My approach was calculating what the probability of nickel getting picked twice in a row is and subtracting that probability by 1. Probability of a nickel getting picked the first time is 2/5 and second time is 5/14. (2/5)*(5/14) = 1/7. So I was expecting 6/7 to show up but that choice is not given.

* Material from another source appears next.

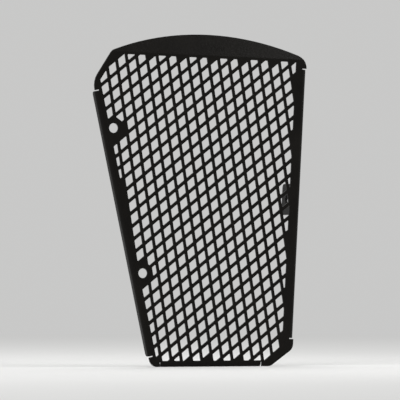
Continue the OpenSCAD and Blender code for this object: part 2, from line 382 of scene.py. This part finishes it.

I understand the OA and its methodology but what's wrong with my approach?

Thanks!

In this case it would be easier to calculate the probability in direct way:
$$\frac{non-nickel}{all}*\frac{non-nickel -1}{all-1}=\frac{9}{15}*\frac{8}{14}=\frac{12}{35}$$.

The problem in your solution is that the opposite probability of two non-nickel coins in a row is not two nickel in a row, it's two nickels in a row plus either of two coins from two is nickel, (so basically the probability of at least one nickel from two picks):
$$\frac{6}{15}*\frac{5}{14}+2*\frac{6}{15}*\frac{9}{14}=\frac{23}{35}$$

$$P=1-\frac{23}{35}=\frac{12}{35}$$

Hi Bunuel,

I tried a different approach but didn't end up with the same answer. Can you please clarify?

Prob of pennies * Prob of Dimes * Permutation since order doesn't matter
(5/15)(4/14)(2) = 4/21?

Additionally, in your method above (9/15)(8/14) -- Why don't we factor in permutation?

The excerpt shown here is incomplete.